*Direction*:
For the material that follows, list every line containing the word "this".

*Given data*:

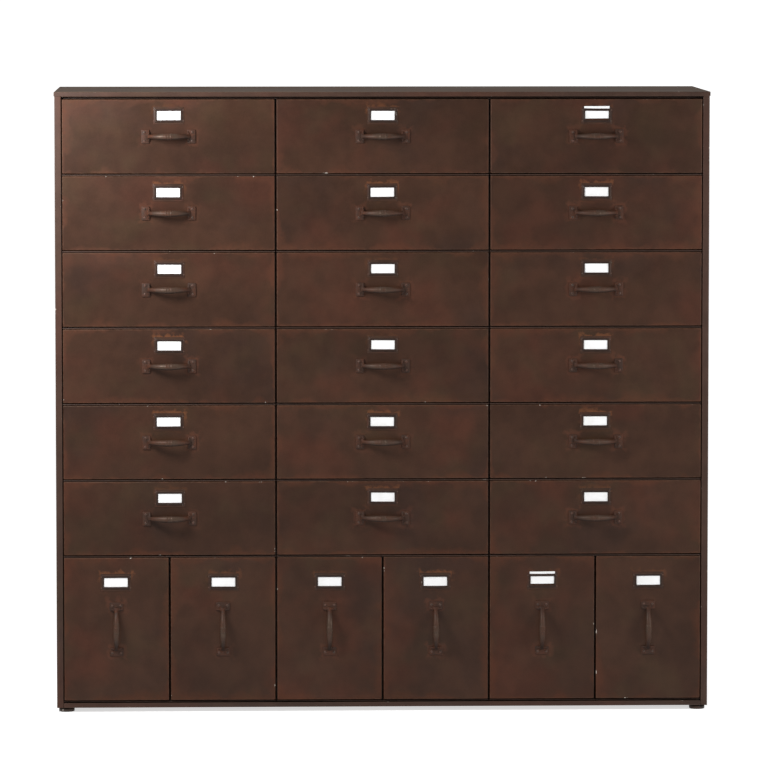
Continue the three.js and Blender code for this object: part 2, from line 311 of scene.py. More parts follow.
def normalUp(tree):
    return axesOf(tree, tree.nodes.new("ShaderNodeNewGeometry").outputs["Normal"])["Z"]


def coat(tree, shader, skin, rough, height, specular=0.5):
    feed(tree, shader.inputs["Base Color"], skin)
    feed(tree, shader.inputs["Roughness"], rough)
    feed(tree, shader.inputs["Specular IOR Level"], specular)
    bump = addNode(tree, "ShaderNodeBump", inputs={
        "Height": height, "Distance": 1.0, "Strength": 1.0})
    tree.links.new(bump.outputs["Normal"], shader.inputs["Normal"])


def paintMaterial(name, look, panel=None, stains=()):  # stains lie round what is fixed to a panel
    material, tree, shader = newMaterial(name)
    place, seed = placeAndSeed(tree)
    paint = useGroup(tree, enamelGroup, {
        "Coordinate": place, "Seed": seed, "Base": look["base"], "Red": look["red"],
        "Olive": look["olive"], "Dark": look["dark"], "Patch Scale": look["patchScale"],
        "Patchiness": look["patchiness"], "Roughness": look["roughness"],
    })
    skin, rims = paint["Color"], unmapped
    if panel:
        panelMap = addNode(tree, "ShaderNodeUVMap", {"uv_map": "panel"}).outputs["UV"]
        rims = {"Map": panelMap, "Creep": look["creep"], **panel}
        for stain in stains:
            halo = useGroup(tree, haloGroup, {"Map": panelMap, "Seed": seed, **stain["shape"]})
            amount = times(tree, halo["Mask"], stain["amount"])
            skin = mixColour(tree, amount, skin, stain["colour"])
    wear = useGroup(tree, wearGroup, {
        "Coordinate": place, "Seed": seed, "Fold": ownAttribute(tree, "fold"),
        "Rubbed": look["rubbed"], "Chips": look["chips"], **rims,
    })
    skin = mixColour(tree, times(tree, wear["Rust"], look["rust"]), skin, enamel["rust"])
    # painted shade: where a piece marks it, the paint is darkened to stand in for the shadow in the
    # recess round the card
    if "paintedRingShade" in look:
        paintedRingShade = times(tree, ownAttribute(tree, "paintedRingShade"), look["paintedRingShade"])
        skin = mixColour(tree, paintedRingShade, skin, enamel["ringShadeColour"])
    skin = mixColour(tree, wear["Rubbed"], skin, enamel["bare"])
    skin = mixColour(tree, wear["Chip"], skin, enamel["chip"])
    dust = useGroup(tree, dustGroup, {
        "Coordinate": place, "Normal Up": normalUp(tree), "Amount": look["dust"]})["Mask"]
    skin = mixColour(tree, dust, skin, enamel["dust"])
    rough = plus(tree, paint["Roughness"], times(tree, wear["Rust"], added["rustRoughness"]))
    rough = plus(tree, rough, times(tree, dust, added["dustRoughness"]), clamp=True)
    coat(tree, shader, skin, rough, paint["Height"], look["specular"])
    return material


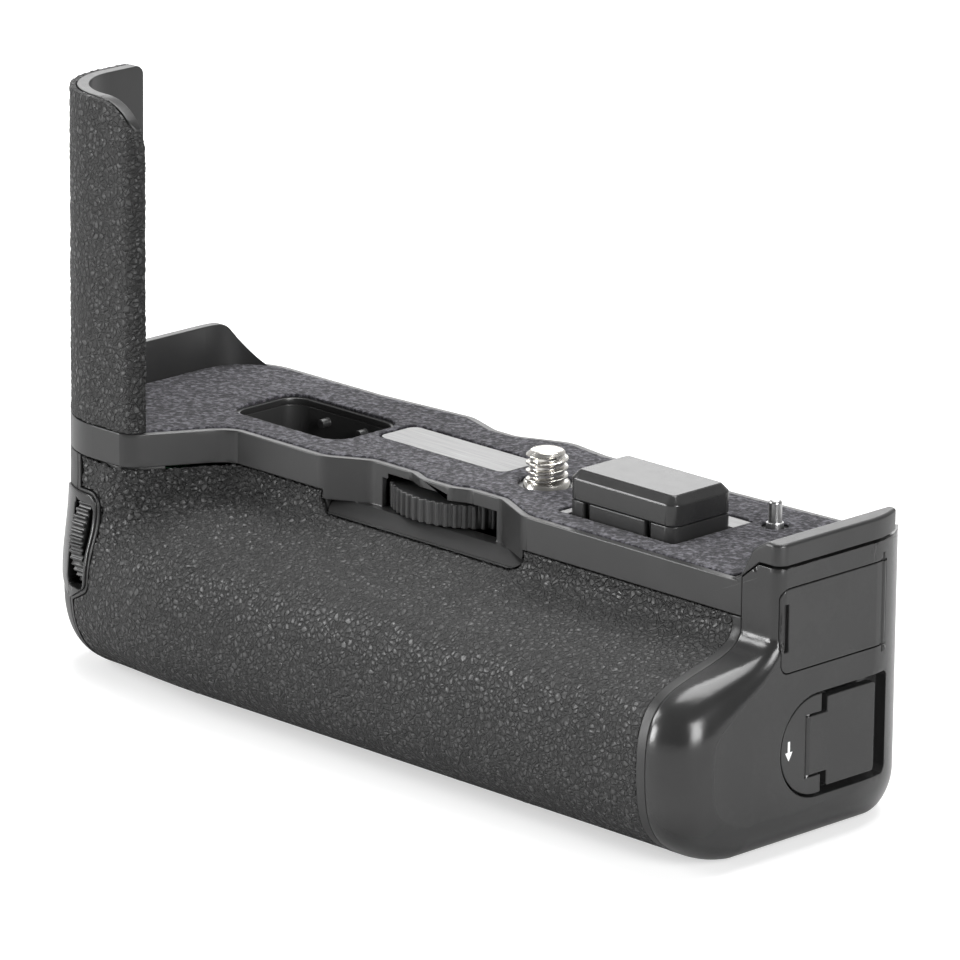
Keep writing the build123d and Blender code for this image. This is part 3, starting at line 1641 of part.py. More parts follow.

*Exercise result*:
Continue the three.js and Blender code for this object: part 2, from line 311 of scene.py. More parts follow.
Keep writing the build123d and Blender code for this image. This is part 3, starting at line 1641 of part.py. More parts follow.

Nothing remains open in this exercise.